After creating all output files, the program will perform a self-check, i.e. it will compare the expected list of output files (based purely on API data, agnostic to the structure file) with the actual list of generated output files. In case that any expected file is missing, the program will print an error message, save the expected file list to {id}_expected_files.txt, and terminate with a non-zero exit code. This self-check is skipped when using --no-api.

Generated image types

PDBImages generates many types of images. By default, it will create all image types that make sense for the selected mode (pdb/alphafold) and entry. Alternatively, the user can select a subset of image types by the --type option. These are all the available types:

  • entry – Create images of the whole deposited structure, colored by chains and colored by entities (i.e. chemically distinct molecules).
    • –> {pdb}_deposited_chain_{view}_image-{size}.png
    • –> {pdb}_deposited_chemically_distinct_molecules_{view}_image-{size}.png
  • assembly – For each assembly listed in the mmCIF file, create images of the whole assembly, colored by chains and colored by entities.
    • –> {pdb}_assembly_{assembly}_chain_{view}_image-{size}.png
    • –> {pdb}_assembly_{assembly}_chemically_distinct_molecules_{view}_image-{size}.png
  • entity - For each distinct entity, create an image of the preferred assembly with this entity highlighted. This excludes the water entity. If an entity is not present in the preferred assembly, the program will instead use the first assembly where this entity is present (e.g. entity 5 in 7nys). If an entity is not present in any assembly, the deposited model will be used instead (e.g. entity 3 in 6ml1).
    • –> {pdb}_entity_{entity}_{view}_image-{size}.png
  • domain – Create images for SIFTS mappings (CATH, SCOP, Pfam, Rfam). Namely, for each combination of SIFTS family and entity, select a chain belonging to that entity and create an image of the chain with highlighted SIFTS domain(s). If there are domains from the same family in different entities, process each of them separately. If there are multiple domains from the same family in the same entity but in different chains, process just one of the chains. If there are multiple domains from the same family within one chain, render this chain with each domain highlighted in a different color (choose the chain with most domain in such case). Requires API.
    • –> {pdb}_{entity}_{chain}_{source}_{family}_image-{size}.png
  • ligand – For each distinct non-polymer entity in the structure (with the exception of water), create an image of this molecule highlighted plus its surrounding. If there are multiple instances of the same entity, only process one of them.
    • –> {pdb}_ligand_{ligand}_image-{size}.png
  • modres – For each distinct modified residue in the structure, create an image of the preferred assembly with all instances of this modified residue highlighted. Requires API.
    • –> {pdb}_modres_{modres}_{view}_image-{size}.png
  • bfactor – Create an image of the deposited structure in putty representation with color-coded B-factors. Skip if the structure is not from a diffraction method (thus B-factors are not available).
    • –> {pdb}_bfactor_image-{size}.png
  • validation – Create an image of the deposited structure with color-coded validation data. Requires API.
    • –> {pdb}_validation_geometry_deposited_image-{size}.png
  • plddt – Create an image of the deposited structure with color-coded pLDDT values. This is only for --mode alphafold.
    • –> {pdb}_modres_{modres}_image-{size}.png
  • all – A shortcut to create all meaningful image types (i.e. all but plddt in pdb mode, plddt in alphafold mode).

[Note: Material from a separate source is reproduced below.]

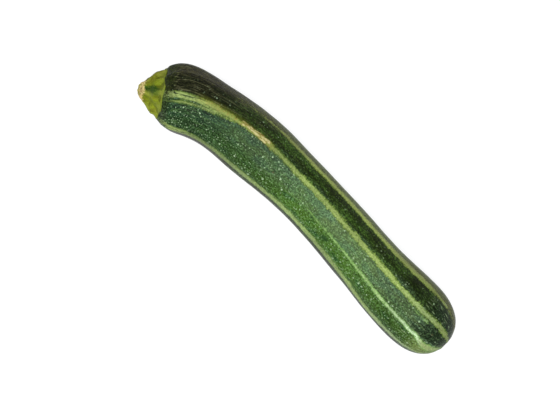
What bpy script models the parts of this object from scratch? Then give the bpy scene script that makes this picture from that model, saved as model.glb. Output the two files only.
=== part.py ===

By default, some image types are rendered in three views (front, side, top view) with axis arrows shown in the left bottom corner, while other image types are only rendered in front view without axis arrows. This can be changed by the --view and --no-axes options.

By default, the images are rendered in one resolution, 800x800. This can be changed by the --size option. If multiple sizes are provided (e.g. --size 100x100 800x800 1600x1600), only the largest size (measured by area) will be rendered and the others will be obtained by resizing (use --render_each_size to render each size separately). If you use --size without any value, no PNG images will be rendered but captions (.caption.json) and state files (.molj) will still be created.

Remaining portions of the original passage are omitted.